We are grateful for Mr. Quiney's contributions to the Sustainable Beekeepers Guild of MI. He has recently compiled a post with beneficial and helpful reading on the road to sustainability. He is not a "treatment free" beekeeper, but he is desirous of achieving an end that successfully manages the mites without chemicals. @Litsinger has remarked on Mr. Quiney in the past I believe, particularly in his presentation using negotiation as a foil with the Bee Laborers Union - he really is a swell guy and a genuine person to boot.

You can see the post here if you are in Michigan and want to follow the Guild on FB.
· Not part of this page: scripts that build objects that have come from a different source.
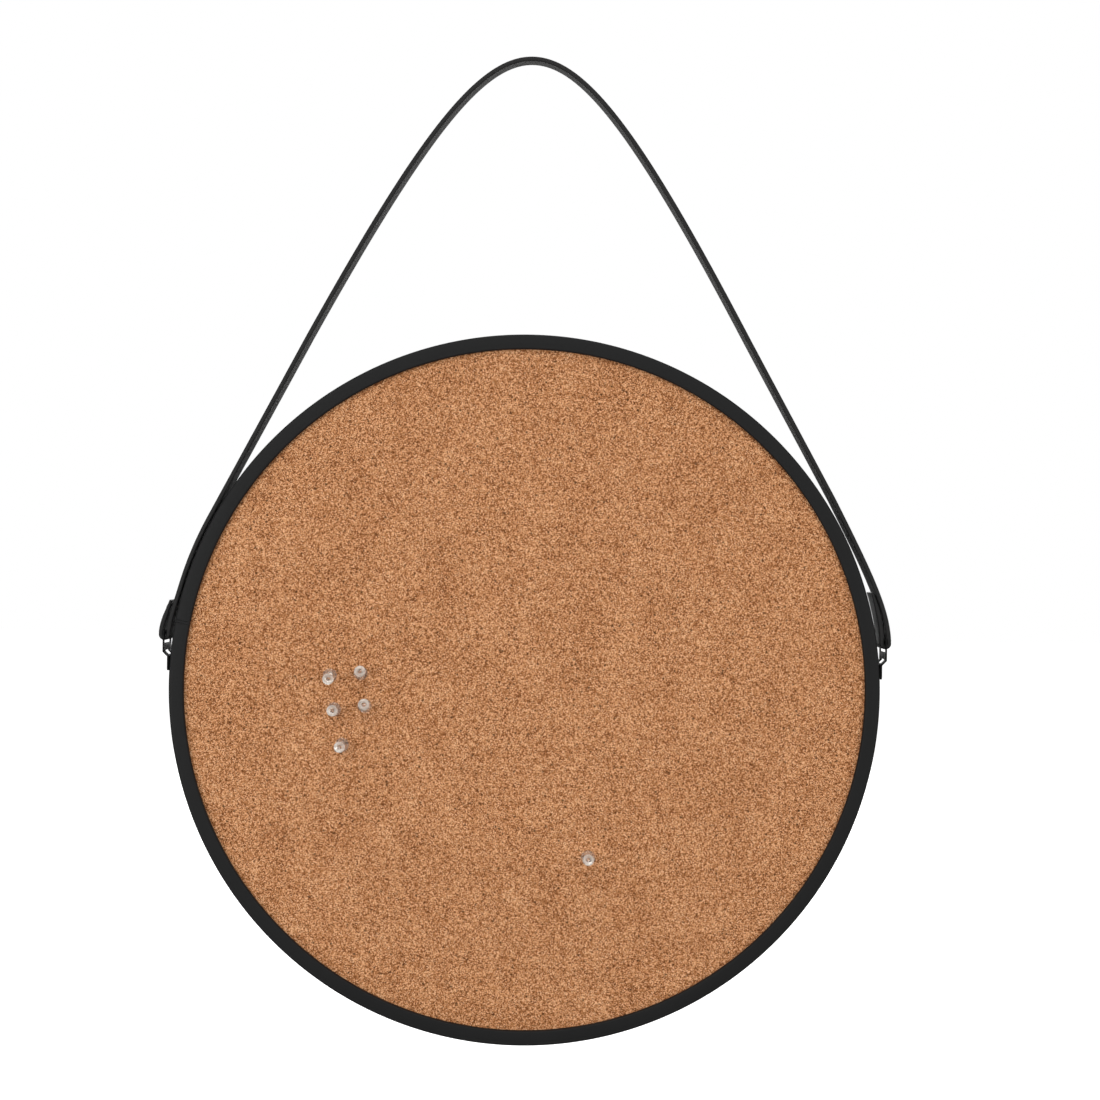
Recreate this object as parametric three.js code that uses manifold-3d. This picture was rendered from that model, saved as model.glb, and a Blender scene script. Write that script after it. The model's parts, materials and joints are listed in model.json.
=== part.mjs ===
// A round cork notice board in a black metal ring frame, hung from a leather strap that is
// looped through a hanger plate on each side. Six push pins are stuck in the cork.
// Millimetres, +Z up, the cork faces -Y, the wall side is +Y.
// The origin is the hook seat: the underside of the strap at the middle of its crown.
import * as THREE from 'three';
import { mergeVertices } from 'three/addons/utils/BufferGeometryUtils.js';
import Module from 'manifold-3d';

const wasm = await Module();
wasm.setup();

// ---- Driving dimensions ----

const GAP = 0.3; // clearance left between pieces that touch
const DEG = Math.PI / 180;

// Ring frame: a roll-formed channel whose face covers the cork's edge
const RING_R = 250;
const RING_DEPTH = 26;
const RING_WALL = 1.5;
const FACE_WIDTH = 10.3;
const LIP_DEPTH = 4;
const OUTER_CORNER_R = 1.2;
const INNER_CORNER_R = 1;
const RING_SEGMENTS = 96;
const RING_CENTRE_Z = -444;
const FRONT_Y = -RING_DEPTH / 2;
const REAR_Y = RING_DEPTH / 2;

// Frame joint: the two ends of the ring meet on the rib of a hidden key
const JOINT_ANGLE = 169.5 * DEG;
const JOINT_SLIT = 2.2;
const JOINT_RIB = 1.6;
const KEY_LENGTH = 40;
const KEY_THICK = 2.2;

// Discs inside the frame, front to back
const DISC_R = RING_R - RING_WALL - GAP;
const CORK_THICK = 4.5;
const CORE_THICK = 10.5;
const PANEL_THICK = 3;
const CORK_FRONT_Y = FRONT_Y + LIP_DEPTH + GAP;
const CORE_FRONT_Y = CORK_FRONT_Y + CORK_THICK + GAP;
const PANEL_FRONT_Y = CORE_FRONT_Y + CORE_THICK + GAP;
const PANEL_REAR_Y = PANEL_FRONT_Y + PANEL_THICK;

// Retaining tabs over the back panel, and the small screws that hold them
const TAB_COUNT = 6;
const TAB_FIRST_ANGLE = 30 * DEG;
const TAB_THICK = 1;
const TAB_WIDTH = 14;
const TAB_REACH = 16;
const TAB_UPRIGHT = 2.6;
const TAB_SCREW_INSET = 10;
const TAB_SCREW_SHANK_R = 1.5;
const TAB_SCREW_LENGTH = 10;
const TAB_SCREW_HEAD_R = 3;
const TAB_SCREW_HEAD_H = 1.3;
const TAB_SCREW_POINT = 2;
const TAB_SCREW_RIM_H = 0.6;
const TAB_SCREW_DOME_INSET = 0.8;
const TAB_SCREW_RECESS = { span: 3.2, width: 0.7, depth: 0.7 };

// Hanger plate: a foot on the rim, a joggle outwards with a window in it, and a slot for the
// strap above. Heights are from the ring's centre.
const PLATE_THICK = 1;
const PLATE_WIDTH = RING_DEPTH;
const PLATE_FOOT_X = RING_R + 0.25;
const PLATE_BAR_X = 253.5;
const PLATE_BOTTOM_Z = 10.6;
const PLATE_BEND_Z = 20.9;
const PLATE_TOP_Z = 39.3;
const PLATE_CORNER_R = 2;
const PLATE_OPENING_R = 0.8;
const WINDOW = { halfWidth: 6.6, bottomZ: 21.6, topZ: 24.7 };
const SLOT = { halfWidth: 10.6, bottomZ: 29.7, topZ: 35.3 };

// Countersunk screw through the plate's foot and the rim, and the nut inside the rim
const SCREW_Z = 15.6;
const SCREW_R = 1.5;
const SCREW_HEAD_R = 2.8;
const SCREW_LENGTH = 8;
const SCREW_POINT_CHAMFER = 0.4;
const SOCKET_R = 1.1;
const SOCKET_DEPTH = 1;
const NUT_ACROSS_FLATS = 5.5;
const NUT_THICK = 2.4;
const NUT_OUTER_X = 247.5;
const NUT_POCKET = { width: 10, depth: 6 };

// Strap
const STRAP_WIDTH = 20;
const STRAP_THICK = 3;
const CROWN_TOP_Z = STRAP_THICK / 2 - RING_CENTRE_Z; // strap's middle layer, above the centre
const CROWN_STEEPNESS = 2.07;
const CROWN_ROUNDING = 78;
const CROWN_HALF_WIDTH = 155;
const CROWN_TIP_ANGLE = 5.5 * DEG; // the crown's front edge rolls down over the hook
const CROWN_TIP_REACH = 95;
const HUG_R = 253; // the left side lies round the rim at this radius
const HUG_END_ANGLE = 16 * DEG;
const LOOP_R = 2.5;
const LOOP_X = PLATE_BAR_X + PLATE_THICK / 2;
const LOOP_Z = 35.8;

// Push pins: a moulded head on a steel needle
const PIN_HEAD_H = 12.5;
const PIN_FLANGE_R = 4.9;
const PIN_NEEDLE_R = 0.55;
const PIN_NEEDLE_OUT = 10.5;
const PIN_NEEDLE_IN = 6;
const PIN_NEEDLE_TAPER = 2.5;
const PIN_CLEAR_R = PIN_NEEDLE_R + GAP;
// Each pin's place on the cork, from the ring's centre, and how far its head leans, in degrees
const PINS = [
  { x: -137, z: 8.5, leanX: 0, leanZ: -9.5 },
  { x: -115.5, z: 10.5, leanX: 3.5, leanZ: 8.5 },
  { x: -134, z: -15.5, leanX: 0.5, leanZ: 0 },
  { x: -112.5, z: -12.5, leanX: 3.5, leanZ: 8 },
  { x: -128, z: -40.5, leanX: -2, leanZ: -2 },
  { x: 46.5, z: -117.5, leanX: 0, leanZ: 0 },
];

// ---- Materials ----

const material = (color, roughness, metalness = 0) =>
  new THREE.MeshStandardMaterial({ color, roughness, metalness });
const BLACK_STEEL = material(0x2e2f30, 0.62, 0.3);
const BARE_STEEL = material(0xa9abae, 0.35, 0.9);
const CORK = material(0xc28f60, 0.95);
const SOFTBOARD = material(0x8c7a62, 0.95);
const HARDBOARD = material(0x6a4a31, 0.8);
const LEATHER = material(0x353534, 0.7);
const CLEAR_PLASTIC = material(0xdfe3e6, 0.2);

// ---- Solids ----

// A closed geometry as a solid for cutting and joining; a geometry wound inwards is turned out
function solidOf(geometry) {
  const bare = geometry.clone();
  bare.deleteAttribute('normal');
  bare.deleteAttribute('uv');
  const merged = mergeVertices(bare, 1e-4);
  const triangles = [];
  for (let i = 0; i < merged.index.count; i += 3) {
    const [a, b, c] = [0, 1, 2].map((k) => merged.index.getX(i + k));
    if (a !== b && b !== c && c !== a) triangles.push(a, b, c);
  }
  const positions = merged.attributes.position.array;
  if (signedVolume(positions, triangles) < 0) triangles.reverse();
  return new wasm.Manifold(new wasm.Mesh({
    numProp: 3,
    vertProperties: new Float32Array(positions),
    triVerts: new Uint32Array(triangles),
  }));
}

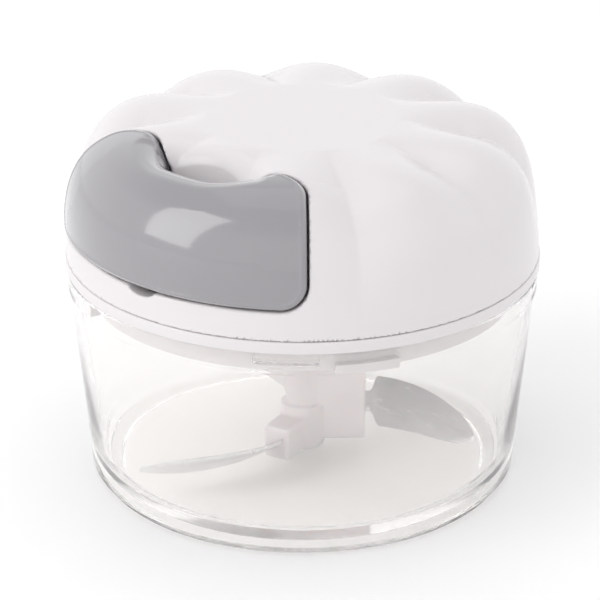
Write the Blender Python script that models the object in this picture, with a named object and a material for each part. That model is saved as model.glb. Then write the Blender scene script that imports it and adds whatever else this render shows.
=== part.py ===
"""Hand-pulled food chopper: a clear bowl, a bladed rotor and a scalloped lid that hides a recoil spool.

Metres, +Z up. The origin is the middle of the bowl's foot, and the pull handle faces -Y.
"""

import math

import bmesh
import bpy
import numpy as np
from mathutils import Matrix, Vector

MM = 0.001

# Fits
GAP = 0.3 * MM  # between pieces that touch
RUNNING_GAP = 0.4 * MM  # between pieces that turn or slide past each other
OVERRUN = 1.0 * MM  # how far a cut runs past the face it opens
MERGE = 1.0 * MM  # how deep a joined detail sinks into its body

# Overall
FLANGE_RADIUS = 46.0 * MM  # the widest ring, between bowl and lid
BOWL_HEIGHT = 43.25 * MM
LID_HEIGHT = 26.1 * MM

# Bowl
BOWL_RIM_STEP = 0.4 * MM  # the rim's radius under the flange's
BOWL_DRAFT = 3.6 * MM  # from the rim's radius to the heel's
BOWL_FOOT_STEP = 1.4 * MM  # from the heel's radius to the foot's
BOWL_COLLAR_HEIGHT = 4.0 * MM
BOWL_COLLAR_STEP = 0.35 * MM
BOWL_HEEL_HEIGHT = 4.6 * MM
BOWL_WALL = 2.0 * MM
BOWL_FLOOR = 3.0 * MM
BOWL_FLOOR_FILLET = 6.0 * MM
FOOT_RING_WIDTH = 3.4 * MM
FOOT_RING_DEPTH = 1.0 * MM
PIVOT_RADIUS = 1.9 * MM
PIVOT_HEIGHT = 7.5 * MM
BOWL_ROUND_OFF = 0.5 * MM
BOWL_HEEL_ROUND = 2.9 * MM  # height where the heel has nearly its full width

# Bayonet lock between bowl and lid
LUG_COUNT = 4
LUG_ANGLE = 16.0
LUG_HEIGHT = 1.2 * MM
LUG_REACH = 1.5 * MM
LUG_DROP = 1.55 * MM  # bowl rim down to the top of its lugs
LOCK_TURN = 20.0
LID_LUG_BEARING = 56.5  # the first lid lug's middle, from the handle towards +X

# Lid
LID_STEP = 0.2 * MM  # the cover's radius under the flange's
LID_SPRING_DROP = 1.9 * MM  # the shoulder curve would start this far below the cover
LID_PLATEAU_RADIUS = 18.6 * MM
LID_SHOULDER_POWER = 3.74
LID_CROWN_POWER = 3.71
LID_WALL = 2.0 * MM
LOBE_COUNT = 10
LOBE_GROOVE_DEPTH = 2.68 * MM
LOBE_FADE_POWER = 1.5
LOBE_SOFTNESS = 0.05
PLATEAU_BLEND = 0.45
FLANGE_THICKNESS = 2.45 * MM
BASE_PLATE = 2.0 * MM
SKIRT_WALL = 1.6 * MM
SKIRT_DEPTH = 5.0 * MM
FLANGE_ROUND_OFF = 0.4 * MM
SEAL_HEIGHT = 1.2 * MM
SEAL_LIP = 0.4 * MM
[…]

https://www.facebook.com/groups/sustainablebeekeepersguild/posts/906400536729890/


----------



## Ambrose (May 9, 2019)

As a guy that doesn't FB, is there another way to ready the post? Thanks.


----------



## James Lee (Apr 29, 2020)

Ambrose said:


> As a guy that doesn't FB, is there another way to ready the post? Thanks.


First the video he posted - 
*"A 2020 Vision - taking winter survival from 1/2 to 2/3 by negotiating a common sense compromise"*





And the text of his post:


As I muse about what I should post my thoughts go all over the place. I think a good place to start is to think about where you want to end up, i knew that in the beginning (2008), and it was simple. I didn't want to buy bees (packages or nucs) and I didn't accept that it was inevitable.

My enterprise has been built on a total of 5 packages since 2008 - the last 2 bought in 2012 if memory serves, and I entered winter this year with 91 colonies. My approach has been additive and non-conventional.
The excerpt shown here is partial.